1) The Lakeshore East corridor may not be wide enough for the kind of service you are proposing.

2) Connection at Kennedy will not divert enough riders from Danforth to relief the Yonge / Bloor interchange, and the Yonge line south of Bloor.

Better service on the Stouffville GO line, with fare integration, will be quite helpful for the north-east of Toronto; but it won't negate the need for DRL East.

DRL West is another story. The Weston corridor could handle that function, both because it is wider and can support more tracks, and because another subway (Spadina) exists west of Yonge. So, upgrading the ARL from the business express to a TTC-fare city rail would be a good idea.
 
1) The Lakeshore East corridor may not be wide enough for the kind of service you are proposing.

Sure it is. Track expansion is already planned for regional GO service. Or were you talking about peak hour passenger capacity? I thought it was about 15000 pph, even without EMUs. Correct me if I am wrong.

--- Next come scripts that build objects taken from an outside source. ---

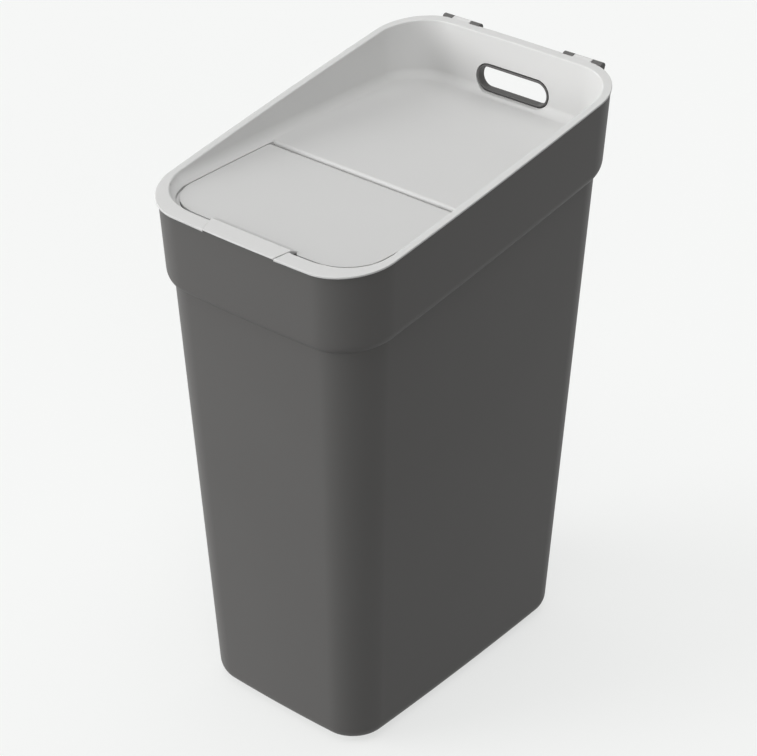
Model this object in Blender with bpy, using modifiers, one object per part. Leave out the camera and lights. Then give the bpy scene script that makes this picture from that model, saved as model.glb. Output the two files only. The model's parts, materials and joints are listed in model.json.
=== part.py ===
"""Slant-topped waste bin: a drafted tub, a hinged lid with a sunken top, and a lift-up flap.

The bin stands on z = 0 with its front towards -Y. Lengths are in metres. The wall is a drafted
rounded rectangle with gently bowed sides, and the rim lies on a plane that rises to the rear.
"""
from math import cos, pi, sin, sqrt

import bmesh
import bpy
from mathutils import Matrix, Vector

# Tub wall: half sizes at the base, how far each side leans out per unit of height, corners, bow
base_half_width = 0.0915
base_half_length = 0.1473
side_draft_share = 0.0448
front_draft_share = 0.0499
rear_draft_share = 0.0464
base_corner_radius = 0.0323
corner_growth_share = 0.0158
least_corner_radius = 0.002
side_bow = 0.0024
end_bow = 0.00255
tub_wall = 0.0022

# Tub base: rounded edge, standing foot and raised panel
base_edge_radius = 0.016
foot_width = 0.009
panel_rise = 0.003

# Rim plane, the top of the lid's flange, which rises to the rear: height at the middle and slope
rim_height = 0.5187
rim_slope_share = 0.154

# Collar: the wall steps out below the rim, parallel to it
collar_height = 0.06865
collar_step = 0.0061
shoulder_height = 0.014

# Lid: flange that lies on the tub's rim, sunken top, and skirt inside the collar
seat_gap = 0.0003
flange_overhang = 0.0007
flange_front_reach = 0.002
flange_thickness = 0.0018
flange_edge_radius = 0.0007
lid_wall = 0.002
lid_side_gap = 0.0022
lid_front_gap = 0.0052
lid_rear_gap = 0.0037
floor_drop = 0.0004
floor_fillet = 0.0085
skirt_depth = 0.008

# Flap: plate in the lid's opening, with a tab that reaches over the front of the rim
flap_side_margin = 0.0082
flap_front_margin = 0.0144
flap_corner_radius = 0.0368
flap_side_bow = 0.0013
flap_front_bow = 0.0025
flap_thickness = 0.0022
flap_gap = 0.0011
rim_lip_width = 0.0018
ledge_width = 0.0033
ledge_thickness = 0.0016
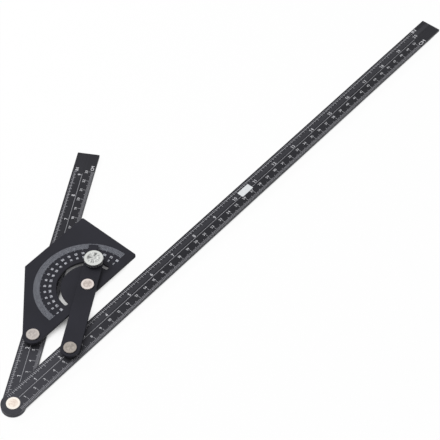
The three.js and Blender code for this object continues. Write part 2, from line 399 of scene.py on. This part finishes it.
def anodised_blade(name, turn, dye, dye_light, paler):
    """Dark anodised aluminium, brushed along the blade before it was dyed. The eye sees a satin
    near-black metal with fine long streaks, and a paler line where the edges have worn. Towards the
    hinge it is painted paler, as painted light."""
    streak_depth = 0.01 * MM
    material, tree = new_material(name)
    place = add(tree, "ShaderNodeTexCoord").outputs["Object"]
    lay = add(
        tree,
        "ShaderNodeMapping",
        {"Vector": place, "Rotation": (0, 0, turn)},
        vector_type="TEXTURE",
    ).outputs["Vector"]
    streaks = brush_streaks(tree, lay)
    colour = uneven_dye(tree, lay, streaks, dye, dye_light)
    parts = add(tree, "ShaderNodeSeparateXYZ", {"Vector": lay})
    colour = paler_along_row(tree, parts.outputs["Y"], colour, paler)
    # Painted light: the dye is made paler towards the hinge.
    colour = rubbed_at_hinge(tree, parts.outputs["X"], colour)
    colour = worn_at_edge(tree, lay, parts.outputs["Y"], colour)
    roughness = add(
        tree,
        "ShaderNodeMapRange",
        {"Value": streaks, "From Min": 0.3, "From Max": 0.7, "To Min": 0.4, "To Max": 0.54},
    ).outputs["Result"]
    bump = add(
        tree,
        "ShaderNodeBump",
        {"Height": streaks, "Strength": 0.25, "Distance": streak_depth},
    ).outputs["Normal"]
    shader = add(
        tree,
        "ShaderNodeBsdfPrincipled",
        {
            "Base Color": colour,
            "Metallic": 0.55,
            "Roughness": roughness,
            "Normal": bump,
            "Specular IOR Level": 0.25,
        },
    ).outputs["BSDF"]
    add(tree, "ShaderNodeOutputMaterial", {"Surface": shader})
    return material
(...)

2) Connection at Kennedy will not divert enough riders from Danforth to relief the Yonge / Bloor interchange, and the Yonge line south of Bloor.

Better service on the Stouffville GO line, with fare integration, will be quite helpful for the north-east of Toronto; but it won't negate the need for DRL East.

Says who? With fare integration and <10 minute headways, I would surely choose a fast ride on GO from Kennedy to the CBD, over a slow ride on the subway, with a change at a congested Bloor-Yonge station. Has a modelling exercise ever suggested others would not?

DRL West is another story. The Weston corridor could handle that function, both because it is wider and can support more tracks, and because another subway (Spadina) exists west of Yonge. So, upgrading the ARL from the business express to a TTC-fare city rail would be a good idea.

Agreed. But TTC fare seems like going a little far - GO fare for the combined TTC-GO ride seems about right.